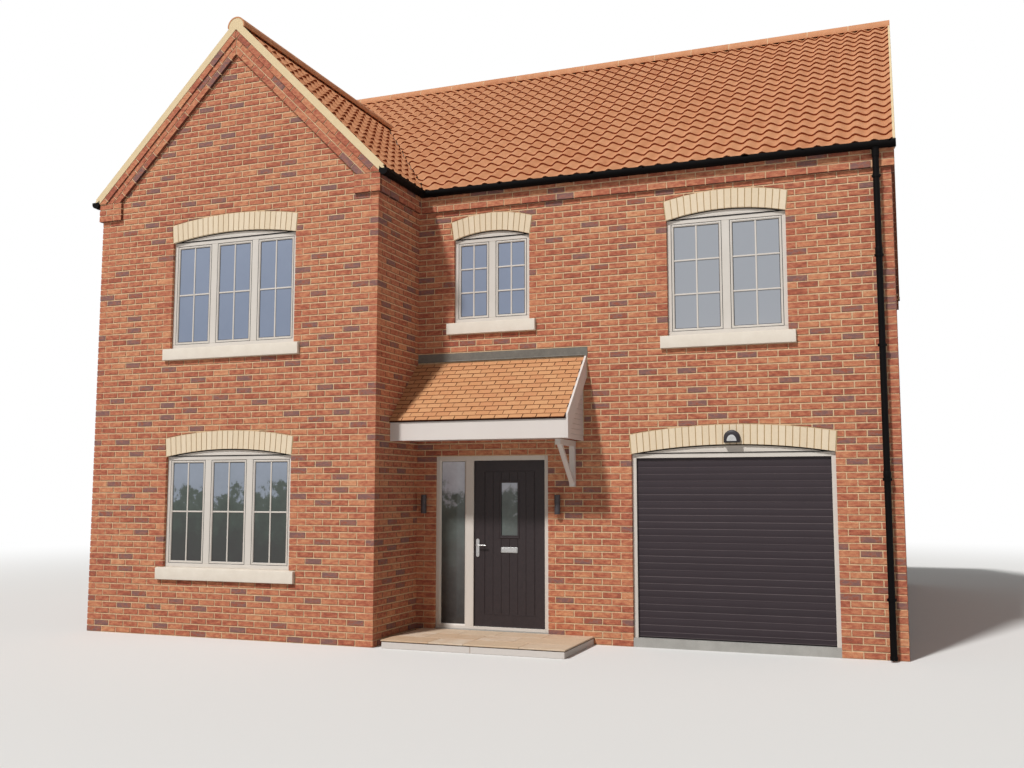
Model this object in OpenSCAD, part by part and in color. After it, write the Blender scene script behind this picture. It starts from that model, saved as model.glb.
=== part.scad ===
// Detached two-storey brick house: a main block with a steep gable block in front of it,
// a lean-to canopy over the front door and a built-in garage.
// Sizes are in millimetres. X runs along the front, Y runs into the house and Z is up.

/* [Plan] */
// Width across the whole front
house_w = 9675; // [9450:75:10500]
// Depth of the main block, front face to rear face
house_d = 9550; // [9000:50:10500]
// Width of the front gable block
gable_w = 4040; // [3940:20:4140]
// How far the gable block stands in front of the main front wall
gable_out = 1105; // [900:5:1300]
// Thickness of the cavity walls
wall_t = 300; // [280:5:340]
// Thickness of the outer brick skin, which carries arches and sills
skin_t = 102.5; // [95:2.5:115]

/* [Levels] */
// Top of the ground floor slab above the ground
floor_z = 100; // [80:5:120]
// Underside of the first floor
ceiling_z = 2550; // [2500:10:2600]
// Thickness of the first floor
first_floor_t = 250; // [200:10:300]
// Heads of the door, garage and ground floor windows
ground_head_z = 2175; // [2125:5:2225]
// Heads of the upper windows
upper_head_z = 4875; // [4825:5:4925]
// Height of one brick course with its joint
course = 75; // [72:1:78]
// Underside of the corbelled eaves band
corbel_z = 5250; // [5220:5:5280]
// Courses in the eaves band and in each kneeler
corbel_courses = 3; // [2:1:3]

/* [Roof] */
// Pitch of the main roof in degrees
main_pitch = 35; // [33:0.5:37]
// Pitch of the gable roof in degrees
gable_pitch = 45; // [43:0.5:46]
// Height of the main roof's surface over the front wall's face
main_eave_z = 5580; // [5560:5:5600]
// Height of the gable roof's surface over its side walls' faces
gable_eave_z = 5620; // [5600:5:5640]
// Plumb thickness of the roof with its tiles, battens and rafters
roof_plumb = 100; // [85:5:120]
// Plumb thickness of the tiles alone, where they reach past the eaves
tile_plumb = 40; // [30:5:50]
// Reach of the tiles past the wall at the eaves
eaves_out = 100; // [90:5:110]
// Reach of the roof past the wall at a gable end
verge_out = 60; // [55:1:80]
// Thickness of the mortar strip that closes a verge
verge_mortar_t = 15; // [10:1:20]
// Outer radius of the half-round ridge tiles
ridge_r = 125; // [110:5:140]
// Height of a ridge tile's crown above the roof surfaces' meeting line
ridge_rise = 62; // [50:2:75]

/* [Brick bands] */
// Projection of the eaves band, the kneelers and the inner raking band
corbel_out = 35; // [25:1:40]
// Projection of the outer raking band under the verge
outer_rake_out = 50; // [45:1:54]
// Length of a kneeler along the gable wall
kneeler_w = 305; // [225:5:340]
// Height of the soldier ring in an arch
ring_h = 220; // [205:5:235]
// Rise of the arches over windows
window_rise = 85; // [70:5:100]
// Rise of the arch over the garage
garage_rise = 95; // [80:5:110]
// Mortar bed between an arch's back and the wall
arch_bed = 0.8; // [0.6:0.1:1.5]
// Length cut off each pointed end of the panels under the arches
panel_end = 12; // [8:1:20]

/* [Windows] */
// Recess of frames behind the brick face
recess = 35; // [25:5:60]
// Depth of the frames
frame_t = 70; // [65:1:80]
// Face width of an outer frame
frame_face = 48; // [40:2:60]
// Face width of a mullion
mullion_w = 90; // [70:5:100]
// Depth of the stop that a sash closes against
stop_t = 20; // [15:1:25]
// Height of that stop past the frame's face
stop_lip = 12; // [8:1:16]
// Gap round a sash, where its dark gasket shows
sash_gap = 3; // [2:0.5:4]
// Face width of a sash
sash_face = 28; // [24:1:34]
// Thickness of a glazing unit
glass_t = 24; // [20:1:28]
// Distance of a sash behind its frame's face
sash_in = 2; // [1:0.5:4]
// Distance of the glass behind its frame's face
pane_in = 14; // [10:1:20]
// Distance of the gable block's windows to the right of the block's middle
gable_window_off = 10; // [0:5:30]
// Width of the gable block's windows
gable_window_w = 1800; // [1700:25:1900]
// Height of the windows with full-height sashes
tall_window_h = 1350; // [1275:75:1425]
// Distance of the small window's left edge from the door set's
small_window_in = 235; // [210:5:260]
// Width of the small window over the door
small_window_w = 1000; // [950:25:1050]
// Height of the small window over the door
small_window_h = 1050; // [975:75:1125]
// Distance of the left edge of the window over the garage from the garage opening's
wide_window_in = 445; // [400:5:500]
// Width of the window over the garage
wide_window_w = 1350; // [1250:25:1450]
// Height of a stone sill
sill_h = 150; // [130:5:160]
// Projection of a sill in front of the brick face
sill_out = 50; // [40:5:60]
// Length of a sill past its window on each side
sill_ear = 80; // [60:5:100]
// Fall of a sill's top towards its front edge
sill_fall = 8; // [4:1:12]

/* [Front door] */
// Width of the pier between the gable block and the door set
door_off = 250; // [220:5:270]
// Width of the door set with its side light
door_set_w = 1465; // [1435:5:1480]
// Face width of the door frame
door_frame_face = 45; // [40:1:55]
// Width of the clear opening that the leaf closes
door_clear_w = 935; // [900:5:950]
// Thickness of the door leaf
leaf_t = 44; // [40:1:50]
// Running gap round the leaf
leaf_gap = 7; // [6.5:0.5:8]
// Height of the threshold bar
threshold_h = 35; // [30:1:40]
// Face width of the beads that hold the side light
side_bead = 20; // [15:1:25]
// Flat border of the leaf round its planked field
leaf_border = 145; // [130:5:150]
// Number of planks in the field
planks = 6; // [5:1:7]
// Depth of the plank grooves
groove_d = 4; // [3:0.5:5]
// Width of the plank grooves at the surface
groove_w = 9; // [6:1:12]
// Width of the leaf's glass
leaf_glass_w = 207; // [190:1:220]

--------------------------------

▸ **PROBLEM DESCRIPTION**
Write the whole listing out again. Keep every line exactly as it is.

▸ **ANSWER BELOW**
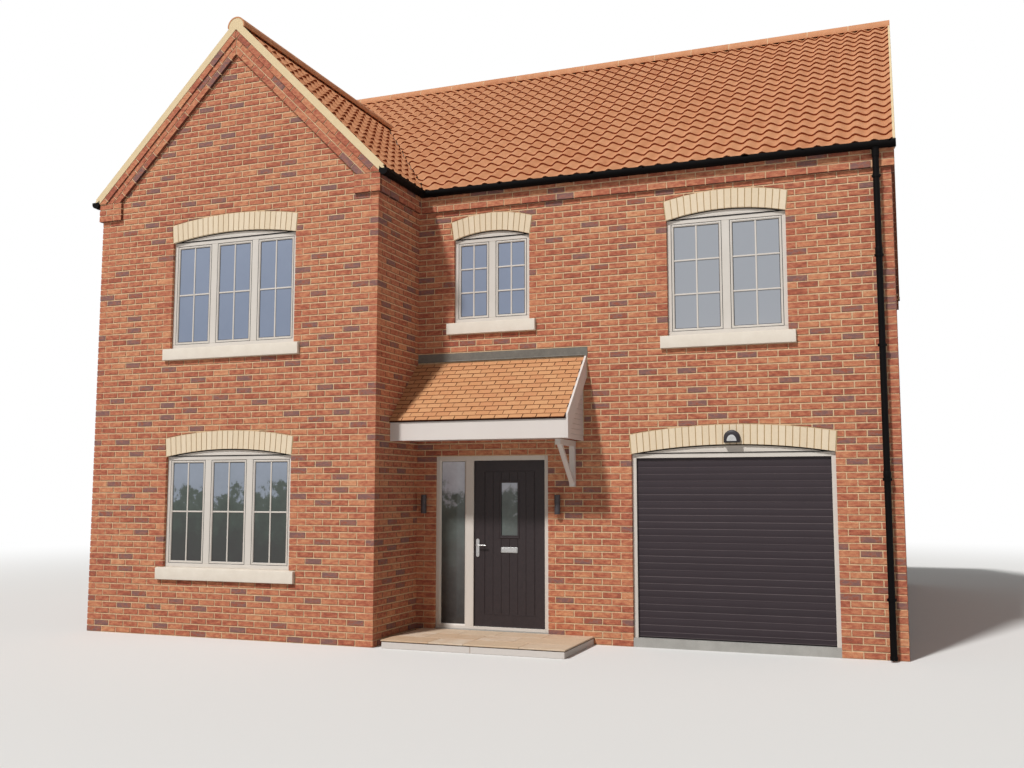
Model this object in OpenSCAD, part by part and in color. After it, write the Blender scene script behind this picture. It starts from that model, saved as model.glb.
=== part.scad ===
// Detached two-storey brick house: a main block with a steep gable block in front of it,
// a lean-to canopy over the front door and a built-in garage.
// Sizes are in millimetres. X runs along the front, Y runs into the house and Z is up.

/* [Plan] */
// Width across the whole front
house_w = 9675; // [9450:75:10500]
// Depth of the main block, front face to rear face
house_d = 9550; // [9000:50:10500]
// Width of the front gable block
gable_w = 4040; // [3940:20:4140]
// How far the gable block stands in front of the main front wall
gable_out = 1105; // [900:5:1300]
// Thickness of the cavity walls
wall_t = 300; // [280:5:340]
// Thickness of the outer brick skin, which carries arches and sills
skin_t = 102.5; // [95:2.5:115]

/* [Levels] */
// Top of the ground floor slab above the ground
floor_z = 100; // [80:5:120]
// Underside of the first floor
ceiling_z = 2550; // [2500:10:2600]
// Thickness of the first floor
first_floor_t = 250; // [200:10:300]
// Heads of the door, garage and ground floor windows
ground_head_z = 2175; // [2125:5:2225]
// Heads of the upper windows
upper_head_z = 4875; // [4825:5:4925]
// Height of one brick course with its joint
course = 75; // [72:1:78]
// Underside of the corbelled eaves band
corbel_z = 5250; // [5220:5:5280]
// Courses in the eaves band and in each kneeler
corbel_courses = 3; // [2:1:3]

/* [Roof] */
// Pitch of the main roof in degrees
main_pitch = 35; // [33:0.5:37]
// Pitch of the gable roof in degrees
gable_pitch = 45; // [43:0.5:46]
// Height of the main roof's surface over the front wall's face
main_eave_z = 5580; // [5560:5:5600]
// Height of the gable roof's surface over its side walls' faces
gable_eave_z = 5620; // [5600:5:5640]
// Plumb thickness of the roof with its tiles, battens and rafters
roof_plumb = 100; // [85:5:120]
// Plumb thickness of the tiles alone, where they reach past the eaves
tile_plumb = 40; // [30:5:50]
// Reach of the tiles past the wall at the eaves
eaves_out = 100; // [90:5:110]
// Reach of the roof past the wall at a gable end
verge_out = 60; // [55:1:80]
// Thickness of the mortar strip that closes a verge
verge_mortar_t = 15; // [10:1:20]
// Outer radius of the half-round ridge tiles
ridge_r = 125; // [110:5:140]
// Height of a ridge tile's crown above the roof surfaces' meeting line
ridge_rise = 62; // [50:2:75]

/* [Brick bands] */
// Projection of the eaves band, the kneelers and the inner raking band
corbel_out = 35; // [25:1:40]
// Projection of the outer raking band under the verge
outer_rake_out = 50; // [45:1:54]
// Length of a kneeler along the gable wall
kneeler_w = 305; // [225:5:340]
// Height of the soldier ring in an arch
ring_h = 220; // [205:5:235]
// Rise of the arches over windows
window_rise = 85; // [70:5:100]
// Rise of the arch over the garage
garage_rise = 95; // [80:5:110]
// Mortar bed between an arch's back and the wall
arch_bed = 0.8; // [0.6:0.1:1.5]
// Length cut off each pointed end of the panels under the arches
panel_end = 12; // [8:1:20]

/* [Windows] */
// Recess of frames behind the brick face
recess = 35; // [25:5:60]
// Depth of the frames
frame_t = 70; // [65:1:80]
// Face width of an outer frame
frame_face = 48; // [40:2:60]
// Face width of a mullion
mullion_w = 90; // [70:5:100]
// Depth of the stop that a sash closes against
stop_t = 20; // [15:1:25]
// Height of that stop past the frame's face
stop_lip = 12; // [8:1:16]
// Gap round a sash, where its dark gasket shows
sash_gap = 3; // [2:0.5:4]
// Face width of a sash
sash_face = 28; // [24:1:34]
// Thickness of a glazing unit
glass_t = 24; // [20:1:28]
// Distance of a sash behind its frame's face
sash_in = 2; // [1:0.5:4]
// Distance of the glass behind its frame's face
pane_in = 14; // [10:1:20]
// Distance of the gable block's windows to the right of the block's middle
gable_window_off = 10; // [0:5:30]
// Width of the gable block's windows
gable_window_w = 1800; // [1700:25:1900]
// Height of the windows with full-height sashes
tall_window_h = 1350; // [1275:75:1425]
// Distance of the small window's left edge from the door set's
small_window_in = 235; // [210:5:260]
// Width of the small window over the door
small_window_w = 1000; // [950:25:1050]
// Height of the small window over the door
small_window_h = 1050; // [975:75:1125]
// Distance of the left edge of the window over the garage from the garage opening's
wide_window_in = 445; // [400:5:500]
// Width of the window over the garage
wide_window_w = 1350; // [1250:25:1450]
// Height of a stone sill
sill_h = 150; // [130:5:160]
// Projection of a sill in front of the brick face
sill_out = 50; // [40:5:60]
// Length of a sill past its window on each side
sill_ear = 80; // [60:5:100]
// Fall of a sill's top towards its front edge
sill_fall = 8; // [4:1:12]

/* [Front door] */
// Width of the pier between the gable block and the door set
door_off = 250; // [220:5:270]
// Width of the door set with its side light
door_set_w = 1465; // [1435:5:1480]
// Face width of the door frame
door_frame_face = 45; // [40:1:55]
// Width of the clear opening that the leaf closes
door_clear_w = 935; // [900:5:950]
// Thickness of the door leaf
leaf_t = 44; // [40:1:50]
// Running gap round the leaf
leaf_gap = 7; // [6.5:0.5:8]
// Height of the threshold bar
threshold_h = 35; // [30:1:40]
// Face width of the beads that hold the side light
side_bead = 20; // [15:1:25]
// Flat border of the leaf round its planked field
leaf_border = 145; // [130:5:150]
// Number of planks in the field
planks = 6; // [5:1:7]
// Depth of the plank grooves
groove_d = 4; // [3:0.5:5]
// Width of the plank grooves at the surface
groove_w = 9; // [6:1:12]
// Width of the leaf's glass
leaf_glass_w = 207; // [190:1:220]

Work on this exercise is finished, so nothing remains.